Hello everyone. I am a tube station supervisor at a group of tube stations.
I was fortunate to not have to strike yesterday because of a rostered rest day. But If I was rostered on, I would have striked.
I just want to echo others that have knowledge of what's going on. Either as a staff member or partner of a staff member. Everything they are saying is correct.
My wage rise was part of a deal struck three years ago. TfL couldn't have predicted the rise in RPI back then. Unfortunately they preferred multiple-year pay deals. It came back to bite them on the bum. I don't think they will be doing it again.
Whilst my wage has increased over those years, my husband's has not. He's a postal worker. Postal workers have been offered a 2,2% pay rise this year, but to get that they have to work until 8pm, work Sundays and Bank Holidays. Since privatisation, postal workers real-time wages have reduced, whilst Royal Mail have cut staff to the bone. So my wages are now just about keeping us afloat. We live in a tiny flat in South London, mortgaged, and that's all we can afford. But going back to the postal workers, they are heading for strike too. Just like the couriers, airport staff, cabin crew, barristers (I was surprised how poorly paid they are) and of course the incoming national rail strike. Many TfL workers have partners whose wages have stagnated. Including healthcare staff.
I'll tell you how valuable having station staff is. About a month ago, a young woman approached me and said she was being followed. She said she lived a five minute walk away. It was 11.30pm. So I told the relevant people I'd be absent for a bit, opened all the gates, and accompanied her home. If she lived further away, I would have arranged a taxi. She comes back to see me often to say hello. Even her brother has visited to say thank you.
Some of my colleagues speak languages other than English. Vital in an emergency, or when talking about fares, or directions.

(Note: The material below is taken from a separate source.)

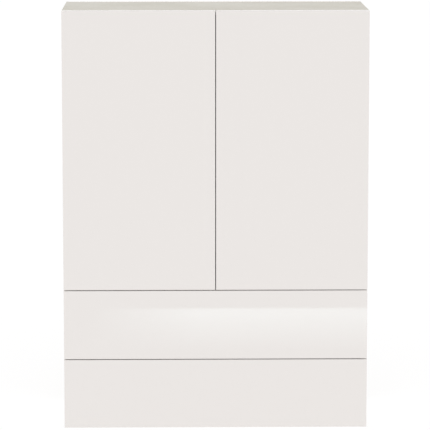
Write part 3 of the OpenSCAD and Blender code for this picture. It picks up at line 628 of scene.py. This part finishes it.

We assist people with extra needs. We guide people with visual impairment. We assist mobility impaired customers navigating stations with lifts and escalators. We help those with both obvious and hidden disabilities. We help when people fall ill on trains. We help when people cause hurt and distress to other people. We help when people want to hurt themselves.
We also do various things on and around the track to help keep the service going if needed. We crowd-control. We give information. We act on it too.
Usually I work by myself but have a part-timer at busy times. If I lose those part-timers, I am sunk. I can't manage my ticket hall and pull a sick person from a train at the same time. I can't help with an Oyster query and try and locate a lost suitcase concurrently. Just can't be done. So I'm fighting for their job. And around 600 others. You cannot automate us.
(Train automation requires billions of pounds of investment that TfL doesn't have so if you want to chat about that, we just say, "huh, that old chestnut")
I know what the Government want, and thats to sell off TfL. That's the background battle. But look at what happened after privatisation at Royal Mail. A bloody fire sale.
So in all, I empathise with OP. But if you want things to change, you have to take direct action. Yes, nurses etc need to threaten strikes! The threat of being bloody inconvenient changes things. (Green Park and Euston threatened to strike over a bullying manager during the Jubilee weekend and withdrew when that manager was moved) You have to join a union and you have to take part. There's a union for everyone. Yes, people moan about unions but we don't have anywhere near the same rights as in the 70s (look up anti-union laws brought in by the Tories). You don't even have to strike, but if your job relies on OT, don't do it. If your expected to look at emails and take phone calls after hours, turn off your devices. Being difficult works.
But anyway. I've typed enough. That's my take.